Faire appliquer la quarantaine : le casse-tête des autorités

Le Premier ministre l’a annoncé haut et fort lors du dernier comité de concertation: toute personne qui reviendrait d’un séjour à l’étranger de plus de 48 heures doit observer une période de quarantaine de 10 jours. Reste le plus compliqué: faire appliquer la mesure.

‘S’il vous plait, ne voyagez pas‘, Alexander De Croo s’est montré insistant vendredi dernier à l’égard des éventuels projets de vacances des Belges. Lui et le ministre de la Santé Frank Vandenbroucke estiment que la situation sanitaire de la Belgique est bien meilleure qu’ailleurs sur le continent. C’est pourquoi ils poussent pour que chacun reste au pays durant les fêtes. Quiconque se rendrait à l’étranger durant plus de 48 heures devra observer une période de quarantaine de 10 jours et se soumettre à un test au bout de 7 jours. Cette personne ne pourra sortir de sa quarantaine sans un test négatif.

Il y a une seule exception pour échapper à cette quarantaine: il faut prouver, via le formulaire obligatoire, que toutes les précautions ont été prises lors de votre séjour à l’étranger.

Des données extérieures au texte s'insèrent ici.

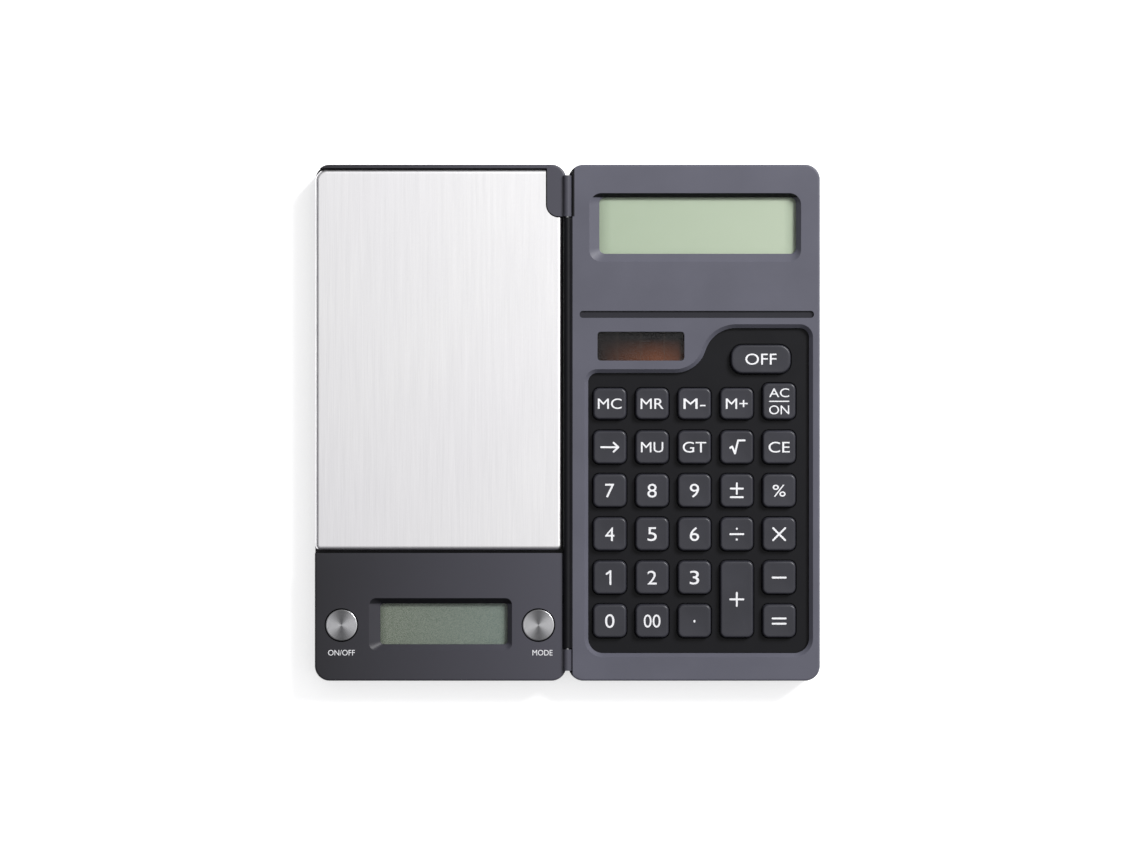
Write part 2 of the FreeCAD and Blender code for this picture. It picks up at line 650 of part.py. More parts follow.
def well_outline(sketch):
    """The key well: square on three sides, with a curved step up to the off key on the fourth."""
    x0, x1, y0 = number_of(WELL_LOW_X), number_of(WELL_HIGH_X), number_of(WELL_LOW_Y)
    y1, y2 = number_of(WELL_STEP_Y), number_of(WELL_TOP_Y)
    low, top = number_of("well_corner"), number_of("well_top_corner")
    curve_x, run = number_of("well_curve_x"), number_of("well_curve_run")
    rise = y2 - y1
    turn = 2 * math.atan2(rise, run)
    bend = run / (2 * math.sin(turn))

    def arc(x, y, radius, start, end):
        return Part.ArcOfCircle(Part.Circle(Vector(x, y, 0), Vector(0, 0, 1), radius), start, end)

    right, up, left, down = 0, math.pi / 2, math.pi, -math.pi / 2
    sketch.addGeometry([
        Part.LineSegment(Vector(x0 + low, y0, 0), Vector(x1 - low, y0, 0)),
        arc(x1 - low, y0 + low, low, down, right),
        Part.LineSegment(Vector(x1, y0 + low, 0), Vector(x1, y2 - top, 0)),
        arc(x1 - top, y2 - top, top, right, up),
        Part.LineSegment(Vector(x1 - top, y2, 0), Vector(curve_x + run, y2, 0)),
        arc(curve_x + run, y2 - bend, bend, up, up + turn),
        arc(curve_x, y1 + bend, bend, down, down + turn),
        Part.LineSegment(Vector(curve_x, y1, 0), Vector(x0 + top, y1, 0)),
        arc(x0 + top, y1 - top, top, up, left),
        Part.LineSegment(Vector(x0, y1 - top, 0), Vector(x0, y0 + low, 0)),
        arc(x0 + low, y0 + low, low, left, left + math.pi / 2),
    ])
    # Each stretch ends where the next one starts; the lower arc of the step runs the other way.
    ends = [(0, 2, 1, 1), (1, 2, 2, 1), (2, 2, 3, 1), (3, 2, 4, 1), (4, 2, 5, 1), (5, 2, 6, 2),
            (6, 1, 7, 1), (7, 2, 8, 1), (8, 2, 9, 1), (9, 2, 10, 1), (10, 2, 0, 1)]
    rules = [Sketcher.Constraint("Tangent", *pair) for pair in ends]
    rules += [Sketcher.Constraint("Horizontal", line) for line in (0, 4, 7)]
    rules += [Sketcher.Constraint("Vertical", line) for line in (2, 9)]
    rules += [Sketcher.Constraint("Equal", 5, 6), Sketcher.Constraint("Equal", 1, 10)]
    rules += [Sketcher.Constraint("Equal", 3, 8)]
    sketch.addConstraint(rules)
    dimension(sketch, "near_end", WELL_LOW_Y, "DistanceY", -1, 1, 0, 1)
    dimension(sketch, "outer_side", WELL_HIGH_X, "DistanceX", -1, 1, 2, 1)
    dimension(sketch, "hinge_side", WELL_LOW_X, "DistanceX", -1, 1, 9, 1)
    place_point(sketch, "step_start", 7, 1, "well_curve_x", WELL_STEP_Y)
    place_point(sketch, "step_end", 4, 2, "well_curve_x + well_curve_run", WELL_TOP_Y)
    dimension(sketch, "near_corner", "well_corner", "Radius", 1)
    dimension(sketch, "far_corner", "well_top_corner", "Radius", 3)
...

En d’autres mots, que vous vous soyez complètement isolé.

Chaque Région est tenue de préparer son plan de bataille pour faire appliquer la quarantaine. Au-delà des contrôles du formulaire à la frontière, comment savoir si les vacanciers observent bien leur période de quarantaine à leur retour?

Les bourgmestres: les bonnes poires ?

Durant le Comité de concertation, le ministre-président wallon Elio Di Rupo disait vouloir utiliser les bourgmestres: ‘L’idée qui se développe, et le parlement flamand a déjà pris attitude à cet égard, c’est de permettre à tous les bourgmestres, éventuellement via les gouverneurs, de faire appel aux CPAS, aux services de prévention, aux polices locales, à la fois pour aider les personnes qui sont en quarantaine (aider ceux qui sont seuls en faisant leurs courses ou en allant chercher des médicaments), mais aussi pour s’assurer et rappeler qu’être en quarantaine c’est rester quelque part et ne pas contaminer les autres. Ce sont donc ces mesures-là que nous allons travailler avec le gouvernement de Wallonie.’

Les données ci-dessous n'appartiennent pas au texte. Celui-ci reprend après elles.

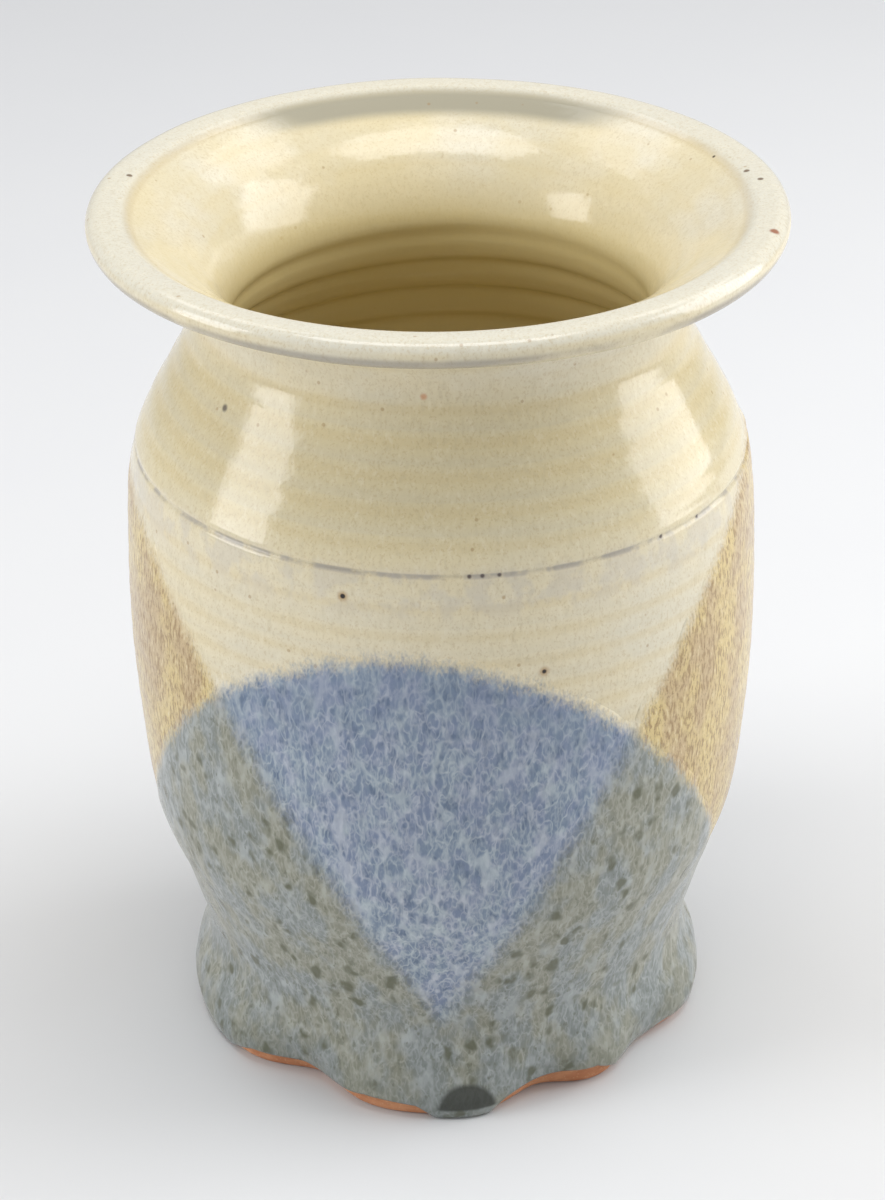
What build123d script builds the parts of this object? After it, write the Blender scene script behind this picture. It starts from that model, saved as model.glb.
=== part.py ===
from build123d import *
import os
from math import cos, hypot, radians, sin

# Stoneware vase, thrown on the wheel: one clay body and the coats of glaze on it.
# Millimetres. Origin: centre of the foot on the table. +Z up, -Y is the front.
# Outlines are lists of (height, radius), from the bottom up.

# Lip.
lip_radius = 75.9  # clay only: the base coat brings it to 76.5
lip_bead_radius = 2.6
lip_bead_height = 199.9  # centre of the rolled bead
lip_bead_start = -60.0  # degrees from straight out, where the bead leaves the lip's underside
lip_flat_width = 5.2  # from the bead's crest in to the funnel's edge
lip_flat_fall = 0.5

# Outside of the clay, below and above the line cut at the bottom of the shoulder.
lower_outline = [
    (0, 59.2),
    (5, 59.6),
    (11, 58.6),
    (17, 56.2),
    (23, 55.6),
    (28, 56.4),
    (34, 58.3),
    (44, 61.4),
    (60, 66.9),
    (80, 69.4),
    (100, 70.5),
    (120, 70.2),
    (136, 69.4),
    (146, 68.1),
]
upper_outline = [
    (147.4, 67.8),
    (155, 64.9),
    (164, 59.9),
    (173, 55.3),
    (182, 53.3),
    (189, 55.6),
    (194, 61.2),
    (196.6, 68.0),
]
groove_height = 146.7
groove_radius = 67.1  # at the bottom of the line

# Inside of the clay, from the top of the corner above the floor to the funnel's edge.
floor_thickness = 6.5
funnel_edge_height = 202.0
cavity_outline = [
    (24.5, 50.0),
    (44, 56.2),
    (60, 61.4),
    (80, 63.8),
    (100, 64.9),
    (120, 64.6),
    (136, 63.6),
    (147, 61.6),
    (157, 56.9),
    (167, 50.6),
    (177, 47.0),
    (185, 48.8),
    (192, 54.2),
    (198, 61.6),
    (funnel_edge_height, 68.5),
]

# Foot. The rim was pressed in by finger: each dent is a leaning round flute.
foot_recess_radius = 41.0
foot_recess_depth = 2.0
dented_radius = 51.6  # of the clay at the deepest point, on the table
dent_lean = 12.0  # degrees, outwards as it rises
dent_top = 32.0  # below the waist
# Direction in degrees from the front towards +X, and the finger's radius.
dents = [(-35, 15.0), (23, 11.5), (52, 11.5), (112, 12.5), (150, 12.5), (192, 13.5), (240, 12.5)]

# Glaze.
base_coat = 0.6  # liner and cream
ochre_coat = 0.4  # over the cream
blue_coat = 0.4  # over the cream and the ochre
bare_band = 2.5  # wiped off above the table
dip_limit = 160.0  # no dip reaches this high
# Each dip covers what lies below a tilted plane: the plane's upward normal and its offset.
left_dip = ((0.868, 0.042, 0.495), 9.6)
right_dip = ((-0.867, 0.006, 0.498), 14.4)
front_dip = ((0.101, 0.807, 0.582), 16.5)
back_dip = ((-0.101, -0.807, 0.582), 16.5)

# Worked out from the above.
lip_crest_radius = lip_radius - lip_bead_radius
floor_top = foot_recess_depth + floor_thickness
above_lip = 220.0
wide = 200.0


def moved_out(outline, distance):
    """The outline moved along its own normal, away from the axis."""
    shifted = []
    for i, (z, r) in enumerate(outline):
        z_before, r_before = outline[max(i - 1, 0)]
        z_after, r_after = outline[min(i + 1, len(outline) - 1)]
        run = hypot(z_after - z_before, r_after - r_before)
        normal_z = -(r_after - r_before) / run
        normal_r = (z_after - z_before) / run
        shifted.append((z + normal_z * distance, r + normal_r * distance))
    # The lower end moves straight out, so that it still meets what lies below it.
    shifted[0] = (outline[0][0], outline[0][1] + distance)
    return shifted


def curve_through(outline):
    """A smooth curve through an outline, in the XZ plane."""
    return Spline(*[(r, 0, z) for z, r in outline])


def dent_tool(direction, finger_radius, coat):
    """The finger that pressed one dent, smaller by the coat that lines it."""
    radius = finger_radius - coat
    length = 2 * dent_top
    axis_radius = dented_radius + finger_radius
    finger = Cylinder(radius, length)
    leaning = Pos(axis_radius, 0, 0) * Rot(0, dent_lean, 0) * finger
    below_waist = Pos(axis_radius, 0, 0) * Box(wide, wide, length)
    return Rot(0, 0, direction - 90) * (leaning & below_waist)


def vase_solid(coat):
    """The whole outside, filled, grown outwards by a coat."""
    bead = lip_bead_radius + coat
    bead_start = radians(lip_bead_start)
    start_radius = lip_crest_radius + bead * cos(bead_start)
    start_height = lip_bead_height + bead * sin(bead_start)
    crest_height = lip_bead_height + bead
    flat_height = crest_height - lip_flat_fall
    lower = moved_out(lower_outline, coat)
    upper = moved_out(upper_outline, coat) + [(start_height, start_radius)]
    groove = Polyline(
        (lower[-1][1], 0, lower[-1][0]),
        (groove_radius + coat, 0, groove_height),
        (upper[0][1], 0, upper[0][0]),
    )
    lip_bead = ThreePointArc(
        (start_radius, 0, start_height),
        (lip_crest_radius + bead, 0, lip_bead_height),
        (lip_crest_radius, 0, crest_height),
    )
    rest = Polyline(
        (lip_crest_radius, 0, crest_height),
        (lip_crest_radius - lip_flat_width, 0, flat_height),
        (0, 0, flat_height),
        (0, 0, 0),
        (lower[0][1], 0, 0),
    )
    section = make_face(curve_through(lower) + groove + curve_through(upper) + lip_bead + rest)
    vase = revolve(section, Axis.Z)
    for direction, finger_radius in dents:
        vase -= dent_tool(direction, finger_radius, coat)
    return vase


def cavity_solid(coat):
    """The hollow, filled, made smaller by a coat and running out above the lip."""
    outline = moved_out(cavity_outline, -coat)
    bottom = floor_top + coat
    corner_height, wall_radius = outline[0]
    corner = corner_height - bottom
    corner_start = wall_radius - corner
    halfway = radians(45)
    floor_corner = ThreePointArc(
        (corner_start, 0, bottom),
        (corner_start + corner * sin(halfway), 0, bottom + corner * (1 - cos(halfway))),
        (wall_radius, 0, corner_height),
    )
    edge_height, edge_radius = outline[-1]
    rest = Polyline(
        (edge_radius, 0, edge_height),
        (edge_radius, 0, above_lip),
        (0, 0, above_lip),
        (0, 0, bottom),
        (corner_start, 0, bottom),
    )
    return revolve(make_face(floor_corner + curve_through(outline) + rest), Axis.Z)


def dip_plane(dip):
    normal, offset = dip
    return Plane(origin=tuple(offset * n for n in normal), z_dir=normal)


def inside(layer, dip):
    return split(layer, dip_plane(dip), keep=Keep.BOTTOM)


def outside(layer, dip):
    return split(layer, dip_plane(dip), keep=Keep.TOP)


def between(coat_over, coat_under):
    """A layer from one coated outside to the next, above the wiped foot and below the dips' limit."""
    reach = Pos(0, 0, (bare_band + dip_limit) / 2) * Box(wide, wide, dip_limit - bare_band)
    return (coat_over & reach) - coat_under


bare = vase_solid(0)
creamed = vase_solid(base_coat)
ochred = vase_solid(base_coat + ochre_coat)
blued = vase_solid(base_coat + ochre_coat + blue_coat)
hollow = cavity_solid(0)
glazed_hollow = cavity_solid(base_coat)

# Floor, wall, lip and ruffled foot, thrown in one.
clay_body = bare - hollow - Cylinder(foot_recess_radius, 2 * foot_recess_depth)

# The coat poured inside: floor, wall and funnel, up to the lip.
liner_glaze = (hollow - glazed_hollow) & bare

# The base coat outside, from the wiped foot up over the lip to the funnel's edge.
wiped = Pos(0, 0, bare_band / 2) * Box(wide, wide, bare_band)
cream_glaze = creamed - bare - glazed_hollow - wiped

# The two ochre dips over the cream. Where they cross, near the foot, the left one was first.
ochre_layer = between(ochred, creamed)
ochre_glaze_left = inside(ochre_layer, left_dip)
ochre_glaze_right = outside(inside(ochre_layer, right_dip), left_dip)

# The two blue dips. Beside the ochre they fill its layer too, so that they lie level.
beside_ochre = outside(outside(ochre_layer, left_dip), right_dip)
over_all = between(blued, ochred)
blue_glaze_front = inside(beside_ochre, front_dip) + inside(over_all, front_dip)
blue_glaze_back = inside(outside(beside_ochre, front_dip), back_dip) + inside(
    outside(over_all, front_dip), back_dip
)

pieces = {
    "clay_body": clay_body,
    "liner_glaze": liner_glaze,
    "cream_glaze": cream_glaze,
    "ochre_glaze_left": ochre_glaze_left,
    "ochre_glaze_right": ochre_glaze_right,
    "blue_glaze_front": blue_glaze_front,
    "blue_glaze_back": blue_glaze_back,
}

os.makedirs("parts", exist_ok=True)
for name, piece in pieces.items():
    export_step(piece, f"parts/{name}.step")
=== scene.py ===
from math import cos, pi, radians, sin, tan
import bpy
import numpy as np
from mathutils import Matrix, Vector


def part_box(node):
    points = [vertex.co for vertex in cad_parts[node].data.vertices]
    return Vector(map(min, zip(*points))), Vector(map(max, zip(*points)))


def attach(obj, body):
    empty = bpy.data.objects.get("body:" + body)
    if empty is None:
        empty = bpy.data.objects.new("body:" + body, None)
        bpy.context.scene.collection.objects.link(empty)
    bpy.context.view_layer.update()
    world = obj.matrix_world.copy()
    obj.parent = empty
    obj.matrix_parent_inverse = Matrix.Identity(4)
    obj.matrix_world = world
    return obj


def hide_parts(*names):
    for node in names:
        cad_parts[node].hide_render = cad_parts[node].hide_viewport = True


# The looks of a glazed stoneware vase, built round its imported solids.
# One master surface, the glazed pot, is worked out in millimetres from an outline and the marks of the
# potter's fingers. The clay and each coat of glaze are offsets of it. -Y is the front, turns go to +X.

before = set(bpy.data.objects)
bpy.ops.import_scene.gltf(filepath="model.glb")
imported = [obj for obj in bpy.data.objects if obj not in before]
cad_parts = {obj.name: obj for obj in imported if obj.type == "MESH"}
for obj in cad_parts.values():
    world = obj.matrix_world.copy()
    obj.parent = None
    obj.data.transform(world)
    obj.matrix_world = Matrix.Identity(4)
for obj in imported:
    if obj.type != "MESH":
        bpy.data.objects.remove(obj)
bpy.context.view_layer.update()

# ---------------------------------------------------------------- sizes, millimetres
cream_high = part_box("cream_glaze")[1]
clay_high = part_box("clay_body")[1]
lip_radius = cream_high[0] * 1000
height = cream_high[2] * 1000
coat = height - clay_high[2] * 1000  # the cream's thickness
dip_coat = 0.45
under_coat = 0.1  # how far a coat reaches below the surface it lies on, so that no gap shows
bead_radius = 3.2
lip_flat = 5.2
bead_height = height - bead_radius
crest_radius = lip_radius - bead_radius

# Height and radius of the glazed outside, from above the foot's rounded edge to the lip's bead.
edge_round = 2.0
foot_radius = 59.8
outside = [
    (5, 60.2), (11, 59.3), (17, 57.0), (23, 56.2), (28, 57.0), (34, 58.9), (44, 62.0), (60, 67.6),
    (80, 70.0), (100, 71.1), (120, 70.9), (136, 70.1), (147, 68.5), (155, 65.4), (164, 60.4),
    (173, 55.9), (182, 53.9), (189, 56.1), (194, 61.4), (196.8, 68.4),
]
# The glazed inside, from the funnel's edge down to the corner above the floor.
inside = [
    (height - 1.6, 67.0), (198.1, 61.3), (192.4, 53.8), (185, 48.3), (177, 46.4), (167, 50.0),
    (157, 56.3), (147, 61.0), (136, 63.0), (120, 64.0), (100, 64.3), (80, 63.2), (60, 60.8),
    (44, 55.6), (30, 50.9), (20, 46.5),
]
floor_height = 9.1
floor_corner = [(13, 42.0), (10, 36.0), (floor_height, 29.0)]
recess_radius = 41.0
recess_depth = 2.0
contact_radius = 44.0

# Finger dents round the foot: turn in degrees, depth, half width in degrees.
dents = [
    (-35, 7.6, 12), (23, 6.8, 10.5), (53, 5.6, 12), (112, 7.5, 10), (150, 7.5, 10), (192, 7.8, 11),
    (240, 7.5, 10),
]
dent_reach = 24.0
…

Voilà pour l’idée générale. Mais concrètement, comment ça se passe ? ‘Il est encore trop tôt pour le dire’, explique le porte-parole d’Elio Di Rupo à Sud Presse. Mais cela passera de toute façon par le remplissage du formulaire de Localisation du Passager (PLF) dont les données seront transmises aux bourgmestres, puis aux CPAS et aux polices locales. En tout cas en principe.

Pour le moment, les call centers peuvent vous appeler à votre domicile pour vérifier votre présence. La police peut également effectuer une visite. Le tout peut déboucher sur une sanction, mais dans les faits, elle n’est jamais appliquée. L’impunité est donc totale, même pour ceux qui rempliraient le formulaire.

Police déjà surchargée

Du côté de la police, on estime déjà avoir assez de boulot. C’est aussi l’avis du bourgmestre de Namur et président du cdH Maxime Prévot, qui ne veut pas davantage surcharger sa policier locale. Il appelle chacun à se responsabiliser.

Du côté flamand, l’arsenal législatif a déjà été voté et donne de nouvelles prérogatives aux bourgmestres dans cette situation d’urgence. Mais la proportionnalité doit toujours s’appliquer, l’épisode des drones de surveillance à Genk, finalement recadrés, en est un exemple concret.

À Bruxelles, le centre de traçage Iriscare est chargé d’appeler les personnes à leur domicile. La police peut vérifier sur place le respect de la quarantaine. Mais là encore, dans les faits, il n’y a eu aucun contrôle. Aucun PV n’a été dressé. Pourtant, une amende de 500 euros et jusqu’à 6 mois de prison sont prévus. La police pourra maintenant disposer de toutes les informations provenant de l’Iriscare mais uniquement sur demande. Didier Gosuin (DéFi), bourgmestre d’Auderghem et actuel président de la conférence des bourgmestres à Bruxelles, est sur la même ligne que Maxime Prévot: ‘Je crois que la police a des missions plus importantes’estime Didier Gosuin sur BX1Et puis, on voit bien que les informations ne circulent pas. Depuis le début, en tant que bourgmestre, je ne sais pas s’il y a un cluster dans ma commune et où. Alors, aller vérifier que les personnes respectent leur quarantaine parce qu’elles sont allées une journée à l’étranger, c’est impossible.’

Une déclaration qui en dit long sur la gestion de la crise du covid-19 en Belgique. Derrière les intentions, il y a une application des mesures très laborieuse.